Psalms 51:18

Nederlandse verzen (20-21)

Gebed voor Sion

Na zijn diepgaande belijdenis en zijn vraag om reiniging denkt David nu aan Sion (Ps 51:20). Als vertegenwoordiger van het volk heeft hij door zijn zonden een smaad op het hele volk gelegd. God heeft als het ware Zijn handen van Sion af moeten trekken. Nu David belijdenis heeft gedaan, vraagt hij of God goed wil doen aan Sion, naar Zijn welbehagen.
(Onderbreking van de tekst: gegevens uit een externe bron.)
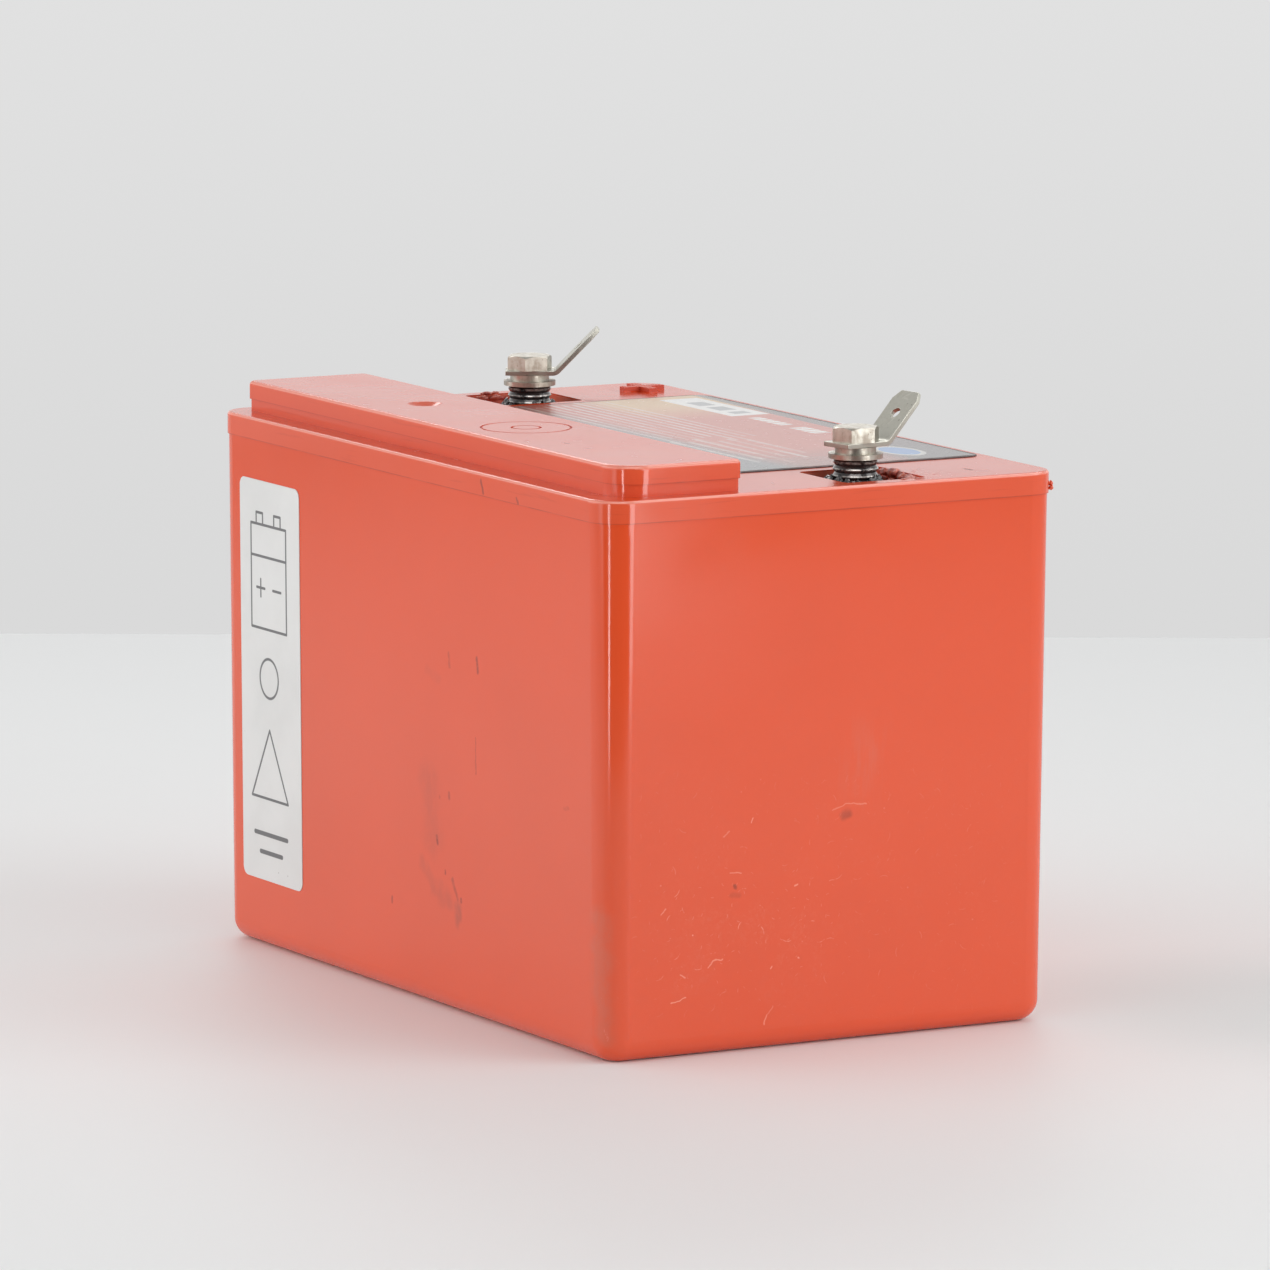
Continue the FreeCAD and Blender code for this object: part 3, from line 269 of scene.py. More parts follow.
class Graph:
    """The nodes of one material, each added by a short call. Coordinates are in millimetres."""

    def __init__(self, tree):
        self.tree = tree

    def add(self, kind, inputs=None, output=0, **settings):
        node = self.tree.nodes.new(kind)
        for key, value in settings.items():
            setattr(node, key, value)
        for key, value in (inputs or {}).items():
            self.feed(node.inputs[key], value)
        return None if output is None else node.outputs[output]

    def feed(self, socket, value):
        if isinstance(value, bpy.types.NodeSocket):
            self.tree.links.new(value, socket)
        elif isinstance(value, (tuple, list, Vector)) and socket.type == "RGBA" and len(value) == 3:
            socket.default_value = (*value, 1)
        else:
            socket.default_value = value

    def math(self, operation, a, b=0.0, clamp=False):
        return self.add("ShaderNodeMath", {0: a, 1: b}, operation=operation, use_clamp=clamp)

    def times(self, *values):
        return self.chain("MULTIPLY", values)

    def plus(self, a, b):
        return self.math("ADD", a, b)

    def minus(self, a, b):
        return self.math("SUBTRACT", a, b)

    def size(self, a):
        return self.math("ABSOLUTE", a)

    def most(self, *values):
        return self.chain("MAXIMUM", values)

    def chain(self, operation, values):
        total, *others = values
        for value in others:
            total = self.math(operation, total, value)
        return total

    def vector(self, operation, a, b=(0, 0, 0)):
        return self.add("ShaderNodeVectorMath", {0: a, 1: b}, operation=operation)

    def measure(self, operation, a, b=(0, 0, 0)):
        """A number from vectors, such as a length, a distance or a dot product."""
        return self.add("ShaderNodeVectorMath", {0: a, 1: b}, output=1, operation=operation)

    def ramp(self, value, start, end, low=0.0, high=1.0):
        """A smooth step of value from low at start to high at end."""
        inputs = {"Value": value, "From Min": start, "From Max": end, "To Min": low, "To Max": high}
        return self.add("ShaderNodeMapRange", inputs, interpolation_type="SMOOTHSTEP")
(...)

Profetisch gaat het hier over de herbouw van de stad en de tempel die de HEERE zal laten herbouwen. Door de grote verdrukking is het offeren opgehouden, en door de aanval van de koning van het noorden is Jeruzalem verwoest. Het herstel van de tempel en van de offerdienst wordt door de profeet Ezechiël beschreven (Ezechiël 40-44).

Door zijn zonden is de stad kwetsbaar geworden, de geestelijke kracht is verdwenen. De letterlijke muren kunnen er nog staan, maar als de geestelijke kracht door de zonde weg is, biedt de muur geen bescherming meer. Daarom vraagt David nu of God de muren van Jeruzalem weer wil opbouwen, dat wil zeggen dat de stad weer beschermd wordt.
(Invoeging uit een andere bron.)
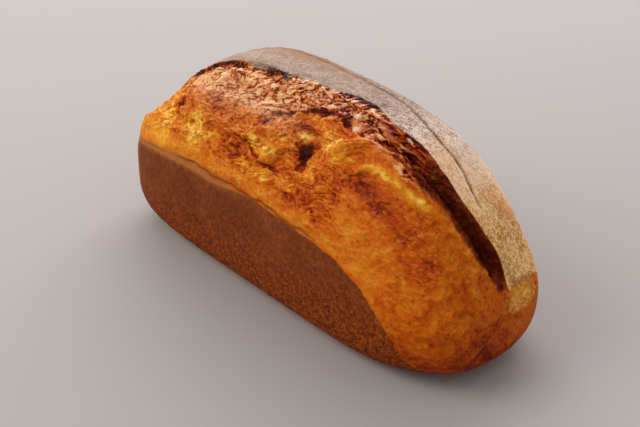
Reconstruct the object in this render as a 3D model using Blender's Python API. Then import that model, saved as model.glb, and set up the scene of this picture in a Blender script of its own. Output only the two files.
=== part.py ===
"""A tin loaf of spelt sourdough bread, cut along its top and burst open down its near side.

The loaf is one closed solid. It starts as a sphere whose poles are the loaf's ends. Each ring of
the sphere becomes a cross-section, and each line of points from pole to pole follows one line of
the crust: the lip of the cut, the foot of the torn wall, the ridge of the near half, the tin's rim.

Frame: metres, +Z up, +X along the loaf towards its lower end, -Y the side that burst open.
The origin is the middle of the flat base. Angles go round a cross-section in degrees: 0 is the
back wall, 90 the top, 180 the near wall and 270 the base.
"""

import math

import bmesh
import bpy
import numpy as np
from mathutils import Matrix, Vector, noise

# The whole loaf
LENGTH = 0.260
WIDTH = 0.1021
WIDEST_HEIGHT = 0.0414
WIDEST_HEIGHT_RIGHT = 0.033
TAPER_ALONG = 0.026
BASE_BELOW_FLOOR = 0.0010
CROWN_LEAN = 0.007

# Height of the crown along the loaf, as (share of the half length, height)
CROWN = ((-1.0, 0.082), (-0.6, 0.1085), (0.0, 0.1160), (0.3, 0.1172), (0.6, 0.1180), (0.8, 0.1070),
         (1.0, 0.089))

# Roundness as superellipse powers: 2 is an ellipse, and more is squarer
END_POWER_TOP_LEFT = 3.4
END_POWER_TOP_RIGHT = 2.0
END_POWER_BASE = 5.7
END_POWER_LEFT = 5.6
END_POWER_RIGHT = 4.3
SECTION_POWER_TOP = 2.13
SECTION_POWER_BASE = 5.4
SECTION_POWER_BASE_RIGHT = 2.5

# Lines along the crust, as (share of the half length, angle)
LIP_LINE = ((-1.0, 108), (-0.8, 106), (-0.4, 103), (0.0, 101), (0.5, 97), (0.7, 92.5), (0.82, 88),
            (0.94, 79), (1.0, 74))
RIDGE_LINE = ((-1.0, 152), (-0.5, 151), (0.0, 149), (0.2, 137), (0.45, 119), (0.73, 105), (0.94, 96),
              (1.0, 92))
RIM_ANGLE = 165
GROOVE_SPREAD = 8
RIDGE_CLEAR = 4

# A pair of shares of the half length is where something fades in or out along the loaf.
# The cut: its lip stands up and hangs over a torn wall and a groove, nearly shut at the left and
# gaping at the right
CUT_STARTS = (-0.97, -0.80)
CUT_ENDS = (0.885, 0.96)
CUT_GAPES = (0.38, 0.62)
CLOSED_SHARE = 0.28
LIP_LIFT = 0.0034
LIP_OVERHANG = 0.0034
LIP_REACH = 9
GROOVE_DEPTH = 0.0068
GROOVE_UNDERCUT = 0.0012
# How much of the overhang the crust behind the lip follows, and over how much of the lip's reach
FOLLOW_SHARE = 0.45
FOLLOW_REACH = 0.4
# From the lip (0) to the groove (1): where the lip's lift ends, where the wall falls, and the middle
# and reach of the overhang and of the undercut
LIFT_ENDS = 0.35
WALL_FALLS = (0.08, 0.75)
OVERHANG_PLACE = (0.13, 0.14)
UNDERCUT_PLACE = (0.45, 0.16)

# The ridge of the near half, and how far towards it the groove's front climbs
RIDGE_HEIGHT = 0.0018
RIDGE_REACH = 10
RIDGE_STARTS = (0.10, 0.35)
RIDGE_ENDS = (0.90, 0.98)
GROOVE_CLIMB = 0.75

# The torn crust between the cut and the near ridge: its edges in degrees from the lip and from the
# ridge, and how it calms down towards the right end
CRAG_HEIGHT = 0.0040
CRAG_LENGTH = 0.021
CRAG_WIDTH = 0.011
CRAG_LIMIT = 0.9
TORN_FROM_LIP = (1, 7)
TORN_TO_RIDGE = (-2, 7)
TORN_STARTS = (-0.98, -0.85)
TORN_CALMS = (0.50, 0.75)
TORN_CALM_SHARE = 0.75
TORN_ENDS = (0.86, 0.95)

# The slow unevenness of the risen dough, free of the tin between these angles, and on the two ends
# between these distances from the middle and heights
SWELL_HEIGHT = 0.0009
SWELL_SIZE = 0.034
SWELL_START = Vector((3.1, 0.4, 1.7))
FREE_AT_BACK = (-20, 30)
FREE_AT_FRONT = (160, 178)
END_SWELL_SHARE = 0.7
END_SWELL_FROM = (0.095, 0.125)
END_SWELL_ABOVE = (0.010, 0.025)

# The dough that hangs over the tin's rim, and the crease under it
RIM_BULGE = 0.0018
RIM_BULGE_RISE = 4.5
RIM_REACH = 5.0
RIM_CREASE = 0.0009
RIM_CREASE_DROP = 0.5
RIM_CREASE_REACH = 1.3
RIM_STARTS = (-0.92, -0.75)
RIM_ENDS = (0.30, 0.55)

# The relief dies away between these heights, so that the base stays flat
RELIEF_ABOVE = (0.004, 0.016)

# Single bumps and hollows: (x, angle, half length along x, half width across, height)
LUMPS = (
    (0.038, 122, 0.013, 0.012, 0.0030),
    (0.021, 128, 0.006, 0.005, 0.0016),
    (-0.075, 147, 0.016, 0.011, 0.0026),
    (-0.020, 138, 0.016, 0.011, 0.0020),
    (-0.119, 145, 0.010, 0.012, 0.0022),
    (0.095, 125, 0.030, 0.022, 0.0018),
)
HOLLOWS = (
    (0.019, 133, 0.0052, 0.0095, -0.0085),
    (-0.088, 136, 0.0045, 0.010, -0.0026),
    (-0.022, 150, 0.024, 0.0035, -0.0028),
    (0.004, 118, 0.020, 0.0045, -0.0020),
)

# The mesh: points round a ring, steps from end to end, and how much of their spacing is even
RING_POINTS = 88
STEPS = 66
EVEN_SPACING = 0.3
# Where the lines lie round a ring: base, back wall, lip, groove, ridge, rim, near wall, base
RING_PLACES = (0, 11, 32, 43, 58, 73, 76, 88)
LIP_PLACE, GROOVE_PLACE = RING_PLACES[2], RING_PLACES[3]

CRUST_COLOUR = (0.42, 0.19, 0.06, 1.0)
CRUST_ROUGHNESS = 0.6


def clear_scene():
    for item in list(bpy.data.objects):
        bpy.data.objects.remove(item)


def along(line, share):
    """The value of a line of (share, value) points at share, on a smooth curve through them."""
    places = [place for place, _ in line]
    values = [value for _, value in line]
    slopes = np.gradient(values, places)
    share = min(max(share, places[0]), places[-1])
    i = min(int(np.searchsorted(places, share, side="right")) - 1, len(places) - 2)
    span = places[i + 1] - places[i]
    t = (share - places[i]) / span
    start = (2 * t**3 - 3 * t**2 + 1) * values[i] + (t**3 - 2 * t**2 + t) * span * slopes[i]
    end = (3 * t**2 - 2 * t**3) * values[i + 1] + (t**3 - t**2) * span * slopes[i + 1]
    return start + end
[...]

Het gevolg zal zijn dat God weer vreugde vindt in “offers van gerechtigheid” (Ps 51:21) die door de inwoners van Jeruzalem zullen worden gebracht. We kunnen dit toepassen op een plaatselijke gemeente, die ook gezien wordt als een plaats waar God woont. Als in een plaatselijke gemeente de zonde is geoordeeld en de gemeenschap met God is hersteld, zijn de geestelijke offers weer aangenaam voor God.

We zouden misschien verwachten dat de ‘offers van gerechtigheid’ zondoffers zijn. Dat zou goed passen bij de belijdenis van zonden. Maar David spreekt over “een brandoffer” en over “een offer dat geheel verteerd wordt”. Als God over de offers begint te spreken, begint Hij met het brandoffer (Lv 1:1-3). Een brandoffer is het hoogste offer dat als een vrijwillig offer kan worden gebracht. Van de verschillende brandoffers die kunnen worden gebracht, zijn de “jonge stieren”, dat is de hoogste vorm van het brandoffer (vgl. Lv 1:3; 10; 14).

Het brandoffer is een offer dat in zijn geheel wordt verteerd. Alles van dit offer komt op het altaar en gaat in rook op als een aangename geur voor God (Lv 1:9; vgl. Dt 33:10). Als David behalve over een brandoffer spreekt over een offer dat geheel wordt verteerd, toont hij inzicht in dit offer. Hij verklaart het wezen van het brandoffer. Het brandoffer stelt het werk van de Heer Jezus voor als een werk dat helemaal en uitsluitend voor God is verricht.